* **Required task**
Set down, without alteration, the lines from the one that contains "imported = [obj" through the final line of the material below.

___

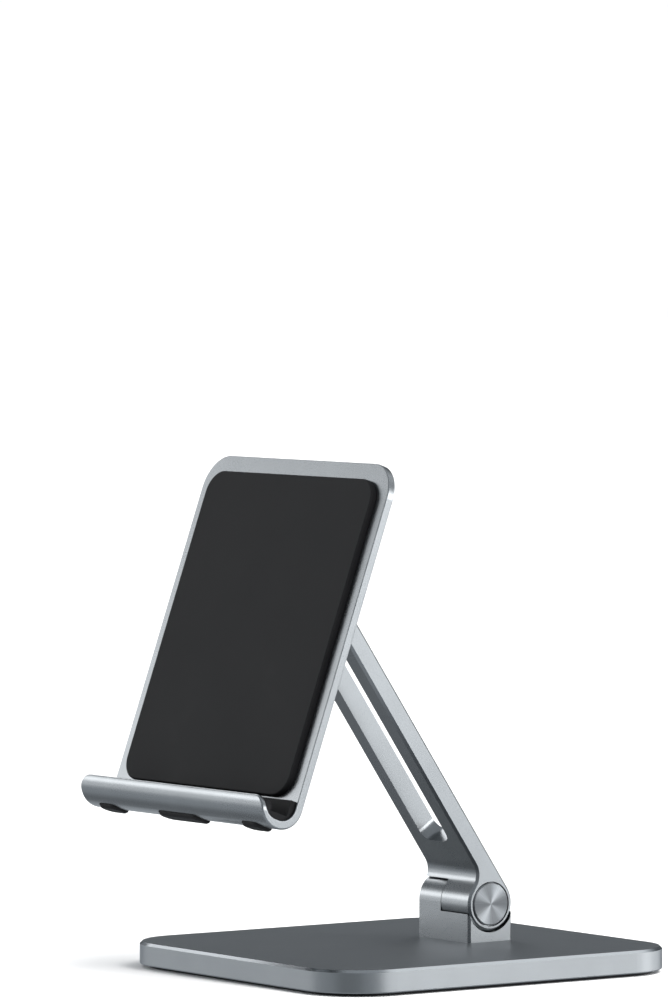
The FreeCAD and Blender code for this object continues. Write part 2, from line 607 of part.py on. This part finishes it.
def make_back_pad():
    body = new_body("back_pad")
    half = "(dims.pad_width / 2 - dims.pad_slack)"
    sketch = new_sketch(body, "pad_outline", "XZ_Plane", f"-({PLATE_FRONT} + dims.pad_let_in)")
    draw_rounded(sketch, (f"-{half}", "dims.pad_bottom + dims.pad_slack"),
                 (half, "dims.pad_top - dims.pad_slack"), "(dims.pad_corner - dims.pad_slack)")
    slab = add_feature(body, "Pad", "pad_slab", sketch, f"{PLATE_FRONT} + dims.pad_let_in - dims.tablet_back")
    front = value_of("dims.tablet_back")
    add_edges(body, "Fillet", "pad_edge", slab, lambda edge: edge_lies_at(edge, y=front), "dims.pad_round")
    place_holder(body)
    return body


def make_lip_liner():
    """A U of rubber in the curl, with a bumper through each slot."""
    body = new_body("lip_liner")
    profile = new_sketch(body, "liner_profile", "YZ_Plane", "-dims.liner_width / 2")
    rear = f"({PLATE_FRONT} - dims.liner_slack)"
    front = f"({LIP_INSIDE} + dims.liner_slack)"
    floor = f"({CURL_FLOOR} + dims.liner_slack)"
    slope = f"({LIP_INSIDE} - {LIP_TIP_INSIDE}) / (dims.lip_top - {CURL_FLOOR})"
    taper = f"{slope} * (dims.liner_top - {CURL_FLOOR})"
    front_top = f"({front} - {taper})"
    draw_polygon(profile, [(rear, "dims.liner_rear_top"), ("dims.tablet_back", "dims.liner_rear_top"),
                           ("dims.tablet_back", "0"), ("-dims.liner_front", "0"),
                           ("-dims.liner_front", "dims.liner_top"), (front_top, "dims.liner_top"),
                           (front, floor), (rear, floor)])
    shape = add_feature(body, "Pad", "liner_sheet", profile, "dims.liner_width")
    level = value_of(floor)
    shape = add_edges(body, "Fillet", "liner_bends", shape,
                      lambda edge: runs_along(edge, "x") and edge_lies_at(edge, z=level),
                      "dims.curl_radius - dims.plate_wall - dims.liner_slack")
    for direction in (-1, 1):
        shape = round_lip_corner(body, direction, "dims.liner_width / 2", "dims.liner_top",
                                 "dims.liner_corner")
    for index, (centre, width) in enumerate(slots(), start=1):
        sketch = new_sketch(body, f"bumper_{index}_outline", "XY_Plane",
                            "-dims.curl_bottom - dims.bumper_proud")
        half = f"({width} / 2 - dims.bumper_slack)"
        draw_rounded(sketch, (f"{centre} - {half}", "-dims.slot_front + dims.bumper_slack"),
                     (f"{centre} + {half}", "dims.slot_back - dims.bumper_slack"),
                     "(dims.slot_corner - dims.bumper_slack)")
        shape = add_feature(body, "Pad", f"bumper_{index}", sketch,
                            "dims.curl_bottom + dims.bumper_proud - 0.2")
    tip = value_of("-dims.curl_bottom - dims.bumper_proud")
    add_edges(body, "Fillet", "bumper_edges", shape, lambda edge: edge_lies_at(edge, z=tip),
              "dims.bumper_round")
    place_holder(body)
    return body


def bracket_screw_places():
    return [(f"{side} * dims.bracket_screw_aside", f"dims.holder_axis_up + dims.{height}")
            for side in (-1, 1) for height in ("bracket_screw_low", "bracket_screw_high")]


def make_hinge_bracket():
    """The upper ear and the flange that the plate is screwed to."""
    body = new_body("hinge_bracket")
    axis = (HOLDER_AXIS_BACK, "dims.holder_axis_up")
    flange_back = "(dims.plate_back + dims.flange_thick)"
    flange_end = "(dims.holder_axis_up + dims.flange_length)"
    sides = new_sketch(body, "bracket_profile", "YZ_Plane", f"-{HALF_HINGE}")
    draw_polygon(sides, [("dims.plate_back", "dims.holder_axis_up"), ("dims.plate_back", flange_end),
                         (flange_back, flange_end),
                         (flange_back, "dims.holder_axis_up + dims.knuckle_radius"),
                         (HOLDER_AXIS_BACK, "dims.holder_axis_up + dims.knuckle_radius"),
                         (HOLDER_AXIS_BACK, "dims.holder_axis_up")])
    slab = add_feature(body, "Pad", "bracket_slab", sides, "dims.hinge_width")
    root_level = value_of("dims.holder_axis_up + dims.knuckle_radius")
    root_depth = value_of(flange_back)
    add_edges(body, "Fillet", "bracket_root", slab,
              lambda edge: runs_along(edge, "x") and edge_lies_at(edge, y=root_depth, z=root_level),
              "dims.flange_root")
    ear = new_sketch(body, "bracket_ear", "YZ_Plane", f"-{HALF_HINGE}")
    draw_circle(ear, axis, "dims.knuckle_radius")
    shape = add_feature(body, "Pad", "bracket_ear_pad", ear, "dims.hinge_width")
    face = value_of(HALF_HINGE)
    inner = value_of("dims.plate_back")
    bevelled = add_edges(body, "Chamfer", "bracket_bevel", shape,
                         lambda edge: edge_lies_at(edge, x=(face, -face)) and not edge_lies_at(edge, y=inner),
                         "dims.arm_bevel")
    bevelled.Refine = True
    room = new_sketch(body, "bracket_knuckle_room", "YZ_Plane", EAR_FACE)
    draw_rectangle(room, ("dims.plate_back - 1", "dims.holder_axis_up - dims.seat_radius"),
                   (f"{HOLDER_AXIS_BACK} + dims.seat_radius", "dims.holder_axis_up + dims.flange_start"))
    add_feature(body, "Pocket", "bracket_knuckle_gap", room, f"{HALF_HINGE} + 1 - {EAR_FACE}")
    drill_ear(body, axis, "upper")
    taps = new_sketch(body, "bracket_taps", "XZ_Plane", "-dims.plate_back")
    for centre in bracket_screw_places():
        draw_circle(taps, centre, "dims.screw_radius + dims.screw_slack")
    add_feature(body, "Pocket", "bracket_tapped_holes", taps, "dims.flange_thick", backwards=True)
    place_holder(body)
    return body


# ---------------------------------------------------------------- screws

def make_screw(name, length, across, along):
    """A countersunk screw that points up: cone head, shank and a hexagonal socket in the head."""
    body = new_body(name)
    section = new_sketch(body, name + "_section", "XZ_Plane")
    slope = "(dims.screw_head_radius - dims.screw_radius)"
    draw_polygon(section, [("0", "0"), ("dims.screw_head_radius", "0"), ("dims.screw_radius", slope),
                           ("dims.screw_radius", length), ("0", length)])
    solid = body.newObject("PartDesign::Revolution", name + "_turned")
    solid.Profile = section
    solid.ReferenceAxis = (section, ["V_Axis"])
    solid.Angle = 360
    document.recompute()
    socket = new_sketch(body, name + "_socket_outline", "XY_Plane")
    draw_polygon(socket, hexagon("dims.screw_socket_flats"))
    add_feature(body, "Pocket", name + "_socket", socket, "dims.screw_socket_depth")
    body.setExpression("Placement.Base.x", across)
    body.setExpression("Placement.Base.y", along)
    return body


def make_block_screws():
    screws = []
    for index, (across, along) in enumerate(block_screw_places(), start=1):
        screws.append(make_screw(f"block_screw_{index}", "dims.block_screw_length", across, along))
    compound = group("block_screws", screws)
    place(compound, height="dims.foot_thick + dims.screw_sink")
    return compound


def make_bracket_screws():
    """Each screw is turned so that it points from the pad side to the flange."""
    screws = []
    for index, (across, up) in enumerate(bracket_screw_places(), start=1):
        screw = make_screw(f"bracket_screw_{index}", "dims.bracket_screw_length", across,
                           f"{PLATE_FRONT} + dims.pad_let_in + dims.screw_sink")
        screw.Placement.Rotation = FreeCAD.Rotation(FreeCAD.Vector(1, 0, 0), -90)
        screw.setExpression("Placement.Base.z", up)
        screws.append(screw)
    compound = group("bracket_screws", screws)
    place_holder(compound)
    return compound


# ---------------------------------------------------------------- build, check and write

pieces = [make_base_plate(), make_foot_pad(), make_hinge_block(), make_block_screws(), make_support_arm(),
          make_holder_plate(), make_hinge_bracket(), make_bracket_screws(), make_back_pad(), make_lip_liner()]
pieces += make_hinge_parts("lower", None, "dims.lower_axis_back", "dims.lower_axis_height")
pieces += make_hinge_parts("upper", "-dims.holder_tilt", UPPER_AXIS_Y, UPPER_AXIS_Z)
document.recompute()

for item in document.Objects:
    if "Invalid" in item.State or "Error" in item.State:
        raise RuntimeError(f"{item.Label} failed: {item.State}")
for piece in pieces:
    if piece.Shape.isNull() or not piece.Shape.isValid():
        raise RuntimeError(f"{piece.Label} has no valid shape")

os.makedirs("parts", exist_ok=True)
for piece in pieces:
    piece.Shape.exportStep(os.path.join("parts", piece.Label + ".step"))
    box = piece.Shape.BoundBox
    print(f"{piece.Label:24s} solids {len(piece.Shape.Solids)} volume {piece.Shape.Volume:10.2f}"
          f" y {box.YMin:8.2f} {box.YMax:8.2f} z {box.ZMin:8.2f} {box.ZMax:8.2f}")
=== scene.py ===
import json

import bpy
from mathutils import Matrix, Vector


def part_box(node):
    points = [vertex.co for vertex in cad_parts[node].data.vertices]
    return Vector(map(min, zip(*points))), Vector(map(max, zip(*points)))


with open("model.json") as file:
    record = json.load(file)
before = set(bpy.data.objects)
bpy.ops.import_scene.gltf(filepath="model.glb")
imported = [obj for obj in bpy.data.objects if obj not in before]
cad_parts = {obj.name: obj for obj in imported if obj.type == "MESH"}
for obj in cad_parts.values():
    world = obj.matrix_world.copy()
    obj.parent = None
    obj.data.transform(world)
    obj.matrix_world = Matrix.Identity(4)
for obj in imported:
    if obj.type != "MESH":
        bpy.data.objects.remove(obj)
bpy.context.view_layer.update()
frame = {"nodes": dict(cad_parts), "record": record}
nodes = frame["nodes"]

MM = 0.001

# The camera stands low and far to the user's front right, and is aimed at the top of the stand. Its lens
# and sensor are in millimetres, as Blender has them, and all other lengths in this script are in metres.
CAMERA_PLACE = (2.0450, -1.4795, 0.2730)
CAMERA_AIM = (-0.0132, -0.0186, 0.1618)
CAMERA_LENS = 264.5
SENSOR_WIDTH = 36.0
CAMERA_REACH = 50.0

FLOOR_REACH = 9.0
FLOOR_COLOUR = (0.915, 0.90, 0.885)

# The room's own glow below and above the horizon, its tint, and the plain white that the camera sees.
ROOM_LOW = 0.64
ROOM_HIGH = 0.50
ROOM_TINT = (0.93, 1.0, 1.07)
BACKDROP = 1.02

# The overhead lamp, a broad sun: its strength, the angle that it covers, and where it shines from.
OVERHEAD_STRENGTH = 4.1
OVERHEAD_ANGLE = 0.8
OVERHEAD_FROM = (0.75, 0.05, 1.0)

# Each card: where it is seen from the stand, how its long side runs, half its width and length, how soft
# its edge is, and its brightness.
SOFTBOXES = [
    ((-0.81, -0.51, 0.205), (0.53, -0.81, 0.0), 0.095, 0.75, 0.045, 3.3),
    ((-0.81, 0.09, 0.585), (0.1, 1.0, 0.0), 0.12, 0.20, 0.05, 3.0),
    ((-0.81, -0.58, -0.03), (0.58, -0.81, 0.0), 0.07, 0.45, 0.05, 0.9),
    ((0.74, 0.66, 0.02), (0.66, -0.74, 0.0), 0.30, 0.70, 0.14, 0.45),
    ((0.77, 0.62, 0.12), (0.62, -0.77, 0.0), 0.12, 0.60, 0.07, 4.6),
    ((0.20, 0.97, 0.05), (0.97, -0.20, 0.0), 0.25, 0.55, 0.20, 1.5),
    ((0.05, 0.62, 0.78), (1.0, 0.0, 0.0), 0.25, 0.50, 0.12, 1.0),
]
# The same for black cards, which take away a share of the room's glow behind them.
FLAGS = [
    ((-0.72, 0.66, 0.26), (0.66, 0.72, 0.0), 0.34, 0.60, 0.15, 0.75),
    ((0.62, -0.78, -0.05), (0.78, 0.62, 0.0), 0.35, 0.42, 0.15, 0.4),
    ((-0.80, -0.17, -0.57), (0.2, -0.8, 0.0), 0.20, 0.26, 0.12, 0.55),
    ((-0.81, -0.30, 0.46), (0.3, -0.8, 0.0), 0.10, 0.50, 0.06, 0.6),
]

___

* **Response to this task**
imported = [obj for obj in bpy.data.objects if obj not in before]
cad_parts = {obj.name: obj for obj in imported if obj.type == "MESH"}
for obj in cad_parts.values():
    world = obj.matrix_world.copy()
    obj.parent = None
    obj.data.transform(world)
    obj.matrix_world = Matrix.Identity(4)
for obj in imported:
    if obj.type != "MESH":
        bpy.data.objects.remove(obj)
bpy.context.view_layer.update()
frame = {"nodes": dict(cad_parts), "record": record}
nodes = frame["nodes"]

MM = 0.001

# The camera stands low and far to the user's front right, and is aimed at the top of the stand. Its lens
# and sensor are in millimetres, as Blender has them, and all other lengths in this script are in metres.
CAMERA_PLACE = (2.0450, -1.4795, 0.2730)
CAMERA_AIM = (-0.0132, -0.0186, 0.1618)
CAMERA_LENS = 264.5
SENSOR_WIDTH = 36.0
CAMERA_REACH = 50.0

FLOOR_REACH = 9.0
FLOOR_COLOUR = (0.915, 0.90, 0.885)

# The room's own glow below and above the horizon, its tint, and the plain white that the camera sees.
ROOM_LOW = 0.64
ROOM_HIGH = 0.50
ROOM_TINT = (0.93, 1.0, 1.07)
BACKDROP = 1.02

# The overhead lamp, a broad sun: its strength, the angle that it covers, and where it shines from.
OVERHEAD_STRENGTH = 4.1
OVERHEAD_ANGLE = 0.8
OVERHEAD_FROM = (0.75, 0.05, 1.0)

# Each card: where it is seen from the stand, how its long side runs, half its width and length, how soft
# its edge is, and its brightness.
SOFTBOXES = [
    ((-0.81, -0.51, 0.205), (0.53, -0.81, 0.0), 0.095, 0.75, 0.045, 3.3),
    ((-0.81, 0.09, 0.585), (0.1, 1.0, 0.0), 0.12, 0.20, 0.05, 3.0),
    ((-0.81, -0.58, -0.03), (0.58, -0.81, 0.0), 0.07, 0.45, 0.05, 0.9),
    ((0.74, 0.66, 0.02), (0.66, -0.74, 0.0), 0.30, 0.70, 0.14, 0.45),
    ((0.77, 0.62, 0.12), (0.62, -0.77, 0.0), 0.12, 0.60, 0.07, 4.6),
    ((0.20, 0.97, 0.05), (0.97, -0.20, 0.0), 0.25, 0.55, 0.20, 1.5),
    ((0.05, 0.62, 0.78), (1.0, 0.0, 0.0), 0.25, 0.50, 0.12, 1.0),
]
# The same for black cards, which take away a share of the room's glow behind them.
FLAGS = [
    ((-0.72, 0.66, 0.26), (0.66, 0.72, 0.0), 0.34, 0.60, 0.15, 0.75),
    ((0.62, -0.78, -0.05), (0.78, 0.62, 0.0), 0.35, 0.42, 0.15, 0.4),
    ((-0.80, -0.17, -0.57), (0.2, -0.8, 0.0), 0.20, 0.26, 0.12, 0.55),
    ((-0.81, -0.30, 0.46), (0.3, -0.8, 0.0), 0.10, 0.50, 0.06, 0.6),
]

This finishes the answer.